My wife had no trouble talking me into taking such a test. My wonderful adoptive parents were gone, so I didn’t need to consider how it might affect them.
It took a couple of years, but one day we got a message from someone in Europe wondering how we could be so closely related. According to the test, we were first cousins. He didn’t know of any Americans in the family.
Ah, but his mother did, and so did his Aunt Cilly—my Aunt Cilly. They were still living, and they recalled my American mother fondly. They knew the story. Within hours we had uncovered the fascinating history of my origins in Switzerland (Swiss father, American mother).
The short version of this story is we had a joyful reunion, even though both my birth father and mother had also died. I had siblings (ten in all) and cousins, aunts and uncles, who were thrilled to learn about me. It’s one of the unusual happy endings.

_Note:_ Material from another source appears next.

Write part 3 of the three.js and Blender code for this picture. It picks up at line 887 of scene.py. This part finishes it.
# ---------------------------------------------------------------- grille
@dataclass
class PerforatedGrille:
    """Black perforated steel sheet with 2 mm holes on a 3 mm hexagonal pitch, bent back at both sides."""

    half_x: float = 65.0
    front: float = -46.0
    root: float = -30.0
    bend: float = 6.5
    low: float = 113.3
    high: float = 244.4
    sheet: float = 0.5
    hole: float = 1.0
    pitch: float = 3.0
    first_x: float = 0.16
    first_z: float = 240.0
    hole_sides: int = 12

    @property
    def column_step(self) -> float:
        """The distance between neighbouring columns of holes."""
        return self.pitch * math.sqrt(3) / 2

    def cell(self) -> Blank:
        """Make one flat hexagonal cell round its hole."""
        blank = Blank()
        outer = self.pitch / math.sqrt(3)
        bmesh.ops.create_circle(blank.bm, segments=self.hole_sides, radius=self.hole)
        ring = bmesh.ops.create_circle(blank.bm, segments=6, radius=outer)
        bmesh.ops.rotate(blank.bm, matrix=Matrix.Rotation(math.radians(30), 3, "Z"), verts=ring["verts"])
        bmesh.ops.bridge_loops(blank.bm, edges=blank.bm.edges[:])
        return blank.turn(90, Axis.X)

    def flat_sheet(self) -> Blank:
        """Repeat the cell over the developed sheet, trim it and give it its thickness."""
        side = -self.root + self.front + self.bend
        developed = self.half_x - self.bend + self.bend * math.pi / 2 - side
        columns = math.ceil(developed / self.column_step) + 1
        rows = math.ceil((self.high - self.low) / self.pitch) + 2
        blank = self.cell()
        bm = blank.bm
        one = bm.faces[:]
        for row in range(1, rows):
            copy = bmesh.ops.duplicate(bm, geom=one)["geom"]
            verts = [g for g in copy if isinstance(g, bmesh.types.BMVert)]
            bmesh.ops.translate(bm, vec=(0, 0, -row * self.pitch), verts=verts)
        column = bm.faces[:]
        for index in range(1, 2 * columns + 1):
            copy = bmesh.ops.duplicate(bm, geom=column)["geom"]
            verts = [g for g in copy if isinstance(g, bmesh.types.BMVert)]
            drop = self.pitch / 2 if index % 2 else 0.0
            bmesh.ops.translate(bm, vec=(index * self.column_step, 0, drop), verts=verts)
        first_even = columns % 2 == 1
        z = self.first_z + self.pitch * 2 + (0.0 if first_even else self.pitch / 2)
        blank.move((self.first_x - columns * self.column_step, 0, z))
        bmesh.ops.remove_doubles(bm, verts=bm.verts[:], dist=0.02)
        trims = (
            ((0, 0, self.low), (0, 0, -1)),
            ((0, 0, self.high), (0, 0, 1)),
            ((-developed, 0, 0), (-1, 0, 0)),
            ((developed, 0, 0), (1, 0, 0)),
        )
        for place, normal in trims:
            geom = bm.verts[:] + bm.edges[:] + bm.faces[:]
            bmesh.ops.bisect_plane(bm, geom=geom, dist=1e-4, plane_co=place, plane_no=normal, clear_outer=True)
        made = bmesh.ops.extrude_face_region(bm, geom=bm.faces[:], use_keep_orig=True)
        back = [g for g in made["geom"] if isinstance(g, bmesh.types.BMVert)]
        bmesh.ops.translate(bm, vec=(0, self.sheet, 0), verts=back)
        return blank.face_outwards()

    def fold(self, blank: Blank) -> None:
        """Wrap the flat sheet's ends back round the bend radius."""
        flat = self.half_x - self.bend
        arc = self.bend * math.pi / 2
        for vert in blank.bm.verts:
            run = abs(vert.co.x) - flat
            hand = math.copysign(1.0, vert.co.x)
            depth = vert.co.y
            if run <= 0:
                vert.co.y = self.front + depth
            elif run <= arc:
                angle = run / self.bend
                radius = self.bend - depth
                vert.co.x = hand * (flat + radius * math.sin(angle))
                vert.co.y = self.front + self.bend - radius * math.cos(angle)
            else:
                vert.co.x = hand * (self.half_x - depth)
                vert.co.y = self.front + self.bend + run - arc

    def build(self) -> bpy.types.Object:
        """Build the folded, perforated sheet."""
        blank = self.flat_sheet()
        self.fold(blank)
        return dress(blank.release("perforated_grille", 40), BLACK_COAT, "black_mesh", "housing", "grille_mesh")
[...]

Except, of course, it’s never the end. Because of what I had learned, my nephew wanted to find out about his father’s birth family. (His father is my adoptive brother.) He took the test and got a match right away.
A woman in St. Louis had been looking for my brother—her son—for years. It was late at night when she saw the message on the DNA website. Thinking it was too late to call my nephew, she searched for him on Facebook. She had no trouble finding his page.

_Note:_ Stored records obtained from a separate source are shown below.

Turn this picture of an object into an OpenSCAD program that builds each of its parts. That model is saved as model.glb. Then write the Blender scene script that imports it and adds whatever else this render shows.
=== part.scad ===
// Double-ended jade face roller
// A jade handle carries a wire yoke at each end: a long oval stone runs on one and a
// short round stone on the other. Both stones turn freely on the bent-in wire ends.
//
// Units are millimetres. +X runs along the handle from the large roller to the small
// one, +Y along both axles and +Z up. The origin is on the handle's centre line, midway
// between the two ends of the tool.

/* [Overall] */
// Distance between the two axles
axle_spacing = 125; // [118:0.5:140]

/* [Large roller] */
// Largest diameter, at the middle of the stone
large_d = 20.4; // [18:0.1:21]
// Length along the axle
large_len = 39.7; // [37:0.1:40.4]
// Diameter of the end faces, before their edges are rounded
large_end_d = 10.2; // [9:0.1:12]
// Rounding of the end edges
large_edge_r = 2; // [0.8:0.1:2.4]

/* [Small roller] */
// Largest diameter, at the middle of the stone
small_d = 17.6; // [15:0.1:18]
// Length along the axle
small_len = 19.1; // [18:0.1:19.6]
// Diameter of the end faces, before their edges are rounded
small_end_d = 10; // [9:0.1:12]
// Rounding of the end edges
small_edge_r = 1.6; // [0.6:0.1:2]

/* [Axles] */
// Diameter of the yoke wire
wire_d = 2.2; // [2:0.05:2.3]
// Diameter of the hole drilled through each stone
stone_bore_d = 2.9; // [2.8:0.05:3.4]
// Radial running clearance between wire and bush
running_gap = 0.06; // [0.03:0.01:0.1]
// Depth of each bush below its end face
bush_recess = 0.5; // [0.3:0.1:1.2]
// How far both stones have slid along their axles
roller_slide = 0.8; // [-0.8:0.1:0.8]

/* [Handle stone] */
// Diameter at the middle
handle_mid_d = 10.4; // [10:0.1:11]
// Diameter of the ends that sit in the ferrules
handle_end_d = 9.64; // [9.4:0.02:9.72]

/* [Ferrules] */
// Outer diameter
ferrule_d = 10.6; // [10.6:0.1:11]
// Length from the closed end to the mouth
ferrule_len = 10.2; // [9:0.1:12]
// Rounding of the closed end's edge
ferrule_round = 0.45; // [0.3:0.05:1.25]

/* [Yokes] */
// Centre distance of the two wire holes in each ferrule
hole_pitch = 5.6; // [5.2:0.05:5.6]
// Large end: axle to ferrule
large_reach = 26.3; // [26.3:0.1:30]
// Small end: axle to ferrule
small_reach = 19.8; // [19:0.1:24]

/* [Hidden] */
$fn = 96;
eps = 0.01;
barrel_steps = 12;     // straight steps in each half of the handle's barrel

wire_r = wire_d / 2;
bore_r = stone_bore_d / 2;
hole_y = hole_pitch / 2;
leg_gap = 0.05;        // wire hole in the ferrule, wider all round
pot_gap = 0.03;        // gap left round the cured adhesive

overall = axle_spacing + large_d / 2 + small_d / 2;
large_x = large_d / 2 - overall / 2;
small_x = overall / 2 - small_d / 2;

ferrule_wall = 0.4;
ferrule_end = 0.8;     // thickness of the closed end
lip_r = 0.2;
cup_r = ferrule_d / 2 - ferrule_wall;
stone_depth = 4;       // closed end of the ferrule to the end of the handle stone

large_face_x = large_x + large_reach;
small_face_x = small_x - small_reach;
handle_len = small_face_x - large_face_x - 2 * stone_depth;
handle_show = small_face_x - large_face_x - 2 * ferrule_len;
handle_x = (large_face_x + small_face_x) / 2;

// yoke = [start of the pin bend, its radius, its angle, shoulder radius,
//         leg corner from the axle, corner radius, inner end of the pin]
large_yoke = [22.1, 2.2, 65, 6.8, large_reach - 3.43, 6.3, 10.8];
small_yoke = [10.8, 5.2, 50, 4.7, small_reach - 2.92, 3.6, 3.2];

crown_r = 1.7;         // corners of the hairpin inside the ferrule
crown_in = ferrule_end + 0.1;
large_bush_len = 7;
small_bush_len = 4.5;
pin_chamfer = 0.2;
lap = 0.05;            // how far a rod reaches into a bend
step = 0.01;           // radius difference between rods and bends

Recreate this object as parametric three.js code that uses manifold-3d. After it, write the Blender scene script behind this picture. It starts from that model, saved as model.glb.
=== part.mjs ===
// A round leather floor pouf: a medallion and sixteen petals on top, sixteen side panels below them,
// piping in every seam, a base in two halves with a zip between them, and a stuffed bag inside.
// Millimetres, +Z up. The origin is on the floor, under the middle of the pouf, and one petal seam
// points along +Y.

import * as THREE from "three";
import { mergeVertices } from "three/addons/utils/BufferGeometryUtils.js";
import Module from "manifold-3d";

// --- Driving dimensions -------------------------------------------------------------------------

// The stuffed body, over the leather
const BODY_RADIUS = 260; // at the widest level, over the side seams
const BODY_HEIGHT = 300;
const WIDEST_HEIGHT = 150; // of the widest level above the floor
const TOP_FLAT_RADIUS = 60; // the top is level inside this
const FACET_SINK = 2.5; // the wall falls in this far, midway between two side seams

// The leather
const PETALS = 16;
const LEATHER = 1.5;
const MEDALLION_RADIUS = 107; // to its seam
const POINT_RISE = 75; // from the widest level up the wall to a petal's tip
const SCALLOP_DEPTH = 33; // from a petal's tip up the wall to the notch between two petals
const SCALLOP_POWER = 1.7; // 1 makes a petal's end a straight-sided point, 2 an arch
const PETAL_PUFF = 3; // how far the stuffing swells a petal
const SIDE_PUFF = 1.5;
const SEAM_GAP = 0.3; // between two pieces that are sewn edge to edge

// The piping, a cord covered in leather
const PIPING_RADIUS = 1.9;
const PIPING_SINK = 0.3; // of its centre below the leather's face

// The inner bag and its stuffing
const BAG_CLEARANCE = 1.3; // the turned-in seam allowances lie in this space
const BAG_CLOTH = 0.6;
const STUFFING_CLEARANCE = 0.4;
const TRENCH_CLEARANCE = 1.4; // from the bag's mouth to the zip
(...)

Scrolling through my nephew’s feed, she could see no evidence of his father. But then …
She described the moment to me. “I just kept scrolling, and scrolling, and scrolling,” she said. Her voice stopped abruptly. She began again, “And then I saw …” her tears choked out her voice; she didn’t need to finish the sentence.
What she had seen was a photo of a bearded young man with a bright-eyed Labrador retriever. He was seated on the end of a beautiful granite bench. In the background, beneath a typical gray Michigan sky, stood a leafless tree.
A name was chiseled onto the bench—a name she didn’t know. Below the name was a birthdate. She knew the date well. She could never forget it.
And then she saw the cold, uncompromising date of death. The bench was a memorial—a grave marker lovingly placed there to commemorate the death of one who has gone on before us.
The grave was for the son she had been looking for.
Since she had been 16 years old, this dear, sweet 75-year-old woman had thought about and prayed for my brother nearly every single day of her life. And now, in a matter of hours, she had learned about both his life and his death. This side of heaven, my adopted brother’s mother would never meet the child she anguished to bring into the world. The child she had not wanted to give up.
How do you comfort someone in that kind of grief?
At a graveside in Bethany, Jesus stood with the friends and loved ones of his good friend Lazarus. He was about to do what only Jesus could do. He would call his friend out of the grave—raise Lazarus from the dead.
But then we read a strange, cryptic verse: “Jesus wept” (John 11:35). Why, if he was about to restore Lazarus to his friends and family, was Jesus crying?
It doesn’t make sense that Jesus was crying over the four-day departure of Lazarus from this world; that was nothing to him. He knew the larger perspective. Was he crying for the grief of the people present? Was he crying about the existence of death itself?
In the great prophetic chapter predicting the life and death of Messiah, we learn a great deal about the humanity of Jesus. “He was despised and rejected,” Isaiah says, “a man of sorrows, acquainted with deepest grief” (Isaiah 53:3).
The chapter doesn’t end there. “It was our weaknesses he carried; it was our sorrows that weighed him down” (v. 4). The reason he went to the cross was for us. “He was beaten so we could be whole,” the prophet says. “The Lord laid on him the sins of us all” (vv. 5–6).
Jesus knows our grief. He was one of us. And it was our sorrows that burdened him. Perhaps, when he wept at that graveside, he was crying for us all.
Grief is a gift. Without it, we wouldn’t long for things to be made right. We wouldn’t yearn for restoration to our Creator, and to each other.
Without grief, we wouldn’t know what we’re missing.